### Request
Write out the lines from the top of the material through the line with "return share * share * (3 - 2 * share)", exactly and with nothing added.

### Information shown
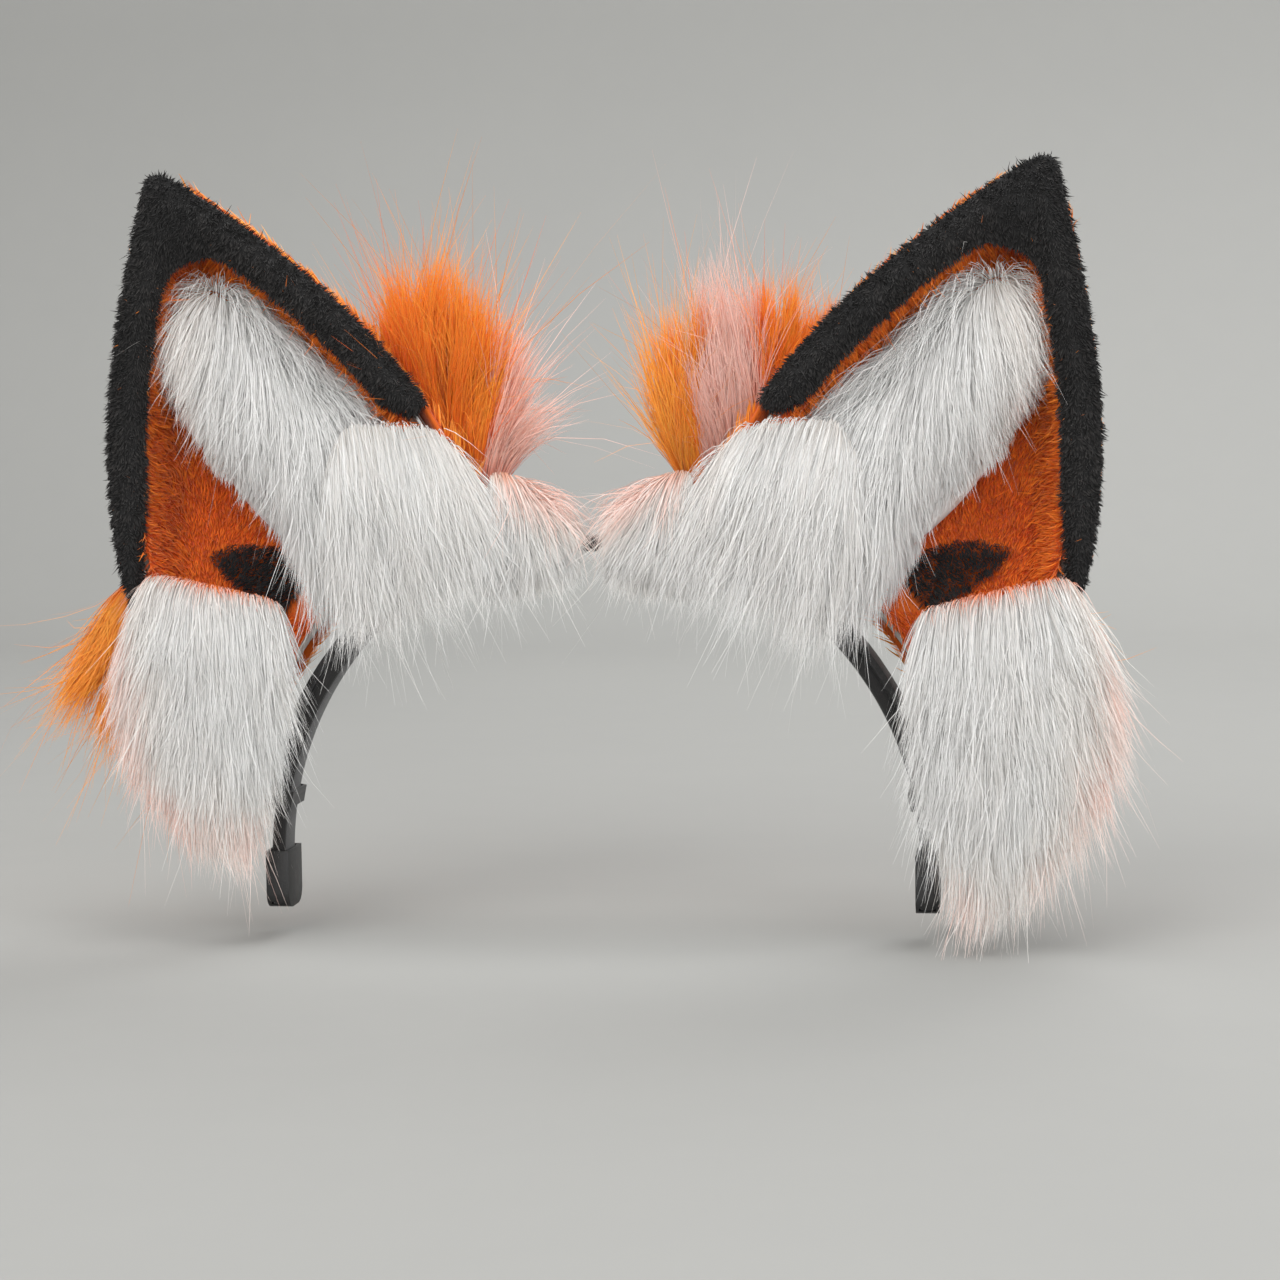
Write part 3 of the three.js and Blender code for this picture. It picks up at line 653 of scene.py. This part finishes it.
def clamp(value, low=0.0, high=1.0):
    return max(low, min(high, value))


def step(low, high, value):
    share = clamp((value - low) / (high - low))
    return share * share * (3 - 2 * share)


def patchy(place, size, seed):
    # slow variation over the fur, about -1 to 1
    return noise.noise(Vector((place.x / size + seed * 7.3, place.y / size, place.z / size)))


def hemHeight(x):
    # the long white strands end along this line: just over the band, and higher where the lining shows
    return max(-1 - 0.48 * x, min(-12 + 2.6 * (x - 71), 7 + 0.85 * (x - 78)))


rimMesh = nodes["right_rim_plush"].data
rimSurface = BVHTree.FromPolygons([v.co for v in rimMesh.vertices], [p.vertices for p in rimMesh.polygons])


def rimGap(place):
    # how far a place is from the black rim, seen from the front
    near = rimSurface.find_nearest(place * mm)[0]
    return math.hypot(near.x / mm - place.x, near.z / mm - place.z)


def raiseEdge(root, length, normal, share=0.6):
    # strands on an upper edge stand up before they fall, and are short
    top = step(0.25, 0.85, normal.z)
    stood = Vector((normal.x * 0.4, -0.8, 0.35))
    return root.normalized().lerp(stood, top), length * (1 - share * top)


# White fur in the cup

cupFluff = {"fan": (80, 104), "length": 29, "lift": 0.75, "tipLift": 0.12, "fall": 0.35}
whiteLook = {"Segments": 4, "Strand Width": 0.18 * mm, "Length Spread": 0.45, "Clump Size": 4 * mm,
             "Clump Pull": 0.28, "Clump Spread": 0.12, "Wave": 0.8 * mm, "Wave Size": 12 * mm,
             "Stray": 0.14, "Wildness": 4.0, "Dye Spread": 1.1, "Skin Share": 0.82}
cupFluffLook = {**whiteLook, "Strands": 8.8e6, "Skin Share": 0.95}


def cupFlow(place, normal, sign):
    down = away(place, cupFluff["fan"]) + Vector((0, 0, -cupFluff["fall"]))
    down.normalize()
    room = (place.z - hemHeight(place.x)) / max(0.3, -down.z)
    length = clamp(room * (1 - 0.25 * step(68, 74, place.x)), 4, cupFluff["length"]) * (1 + 0.12 * patchy(place, 12, 1))
    outer = step(84, 100, place.x + 0.1 * (40 - place.z))
    hem = 1 - step(1.5, 5.5, rimGap(place))
    tint = 0.3 * outer + 0.1 * patchy(place, 9, 2) + (1.0 - 0.3 * outer) * hem
    rolled = step(0.35, 0.9, 1 - abs(normal.y))   # the outline, where strands stand out over the lining
    root = down + normal * (cupFluff["lift"] + 0.5 * step(76, 62, place.x) + 0.9 * rolled) + Vector((0, -0.4 * rolled, 0))
    tip = down + normal * cupFluff["tipLift"] + Vector((0, -0.03, -0.25))
    length *= (1 - 0.25 * outer) * (1 - 0.7 * hem)
    cover = 1 - 0.4 * outer if normal.y < 0.15 and room > 1 else 0.0
    return root, tip, length, clamp(tint), cover


# White fur between the ear and the crown

browFluff = {"fan": (80, 104), "length": 26, "lift": 0.35, "least": 9, "fall": 0.35}
browFluffLook = dict(whiteLook, Strands=17e6)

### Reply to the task
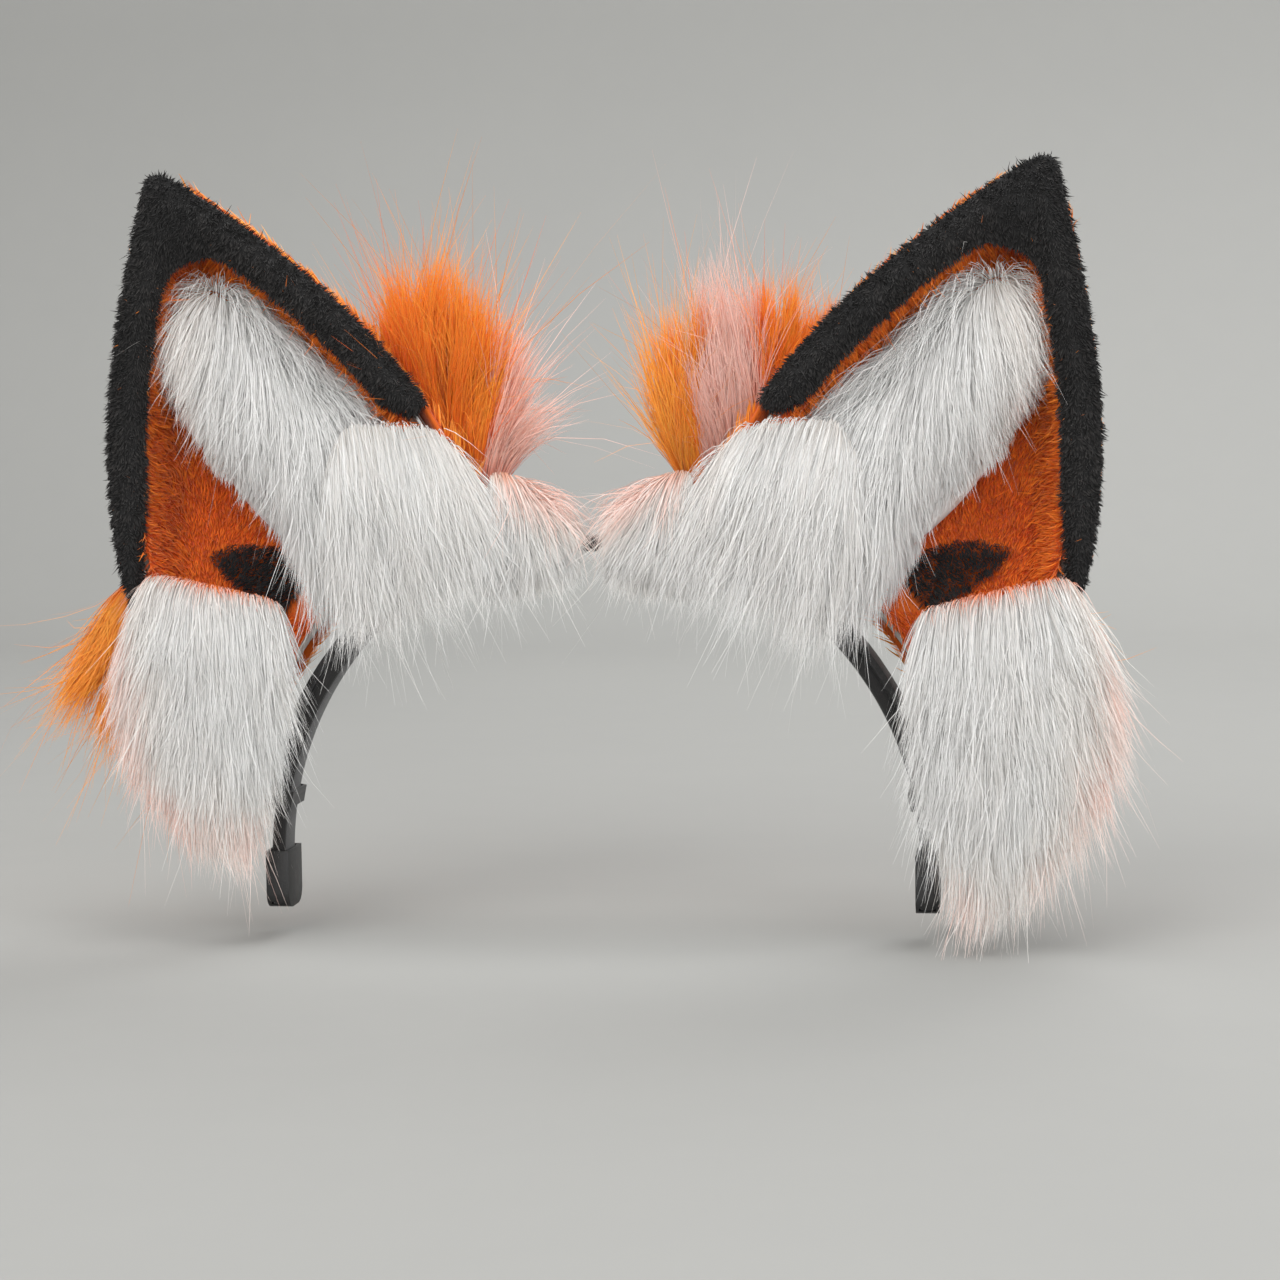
Write part 3 of the three.js and Blender code for this picture. It picks up at line 653 of scene.py. This part finishes it.
def clamp(value, low=0.0, high=1.0):
    return max(low, min(high, value))


def step(low, high, value):
    share = clamp((value - low) / (high - low))
    return share * share * (3 - 2 * share)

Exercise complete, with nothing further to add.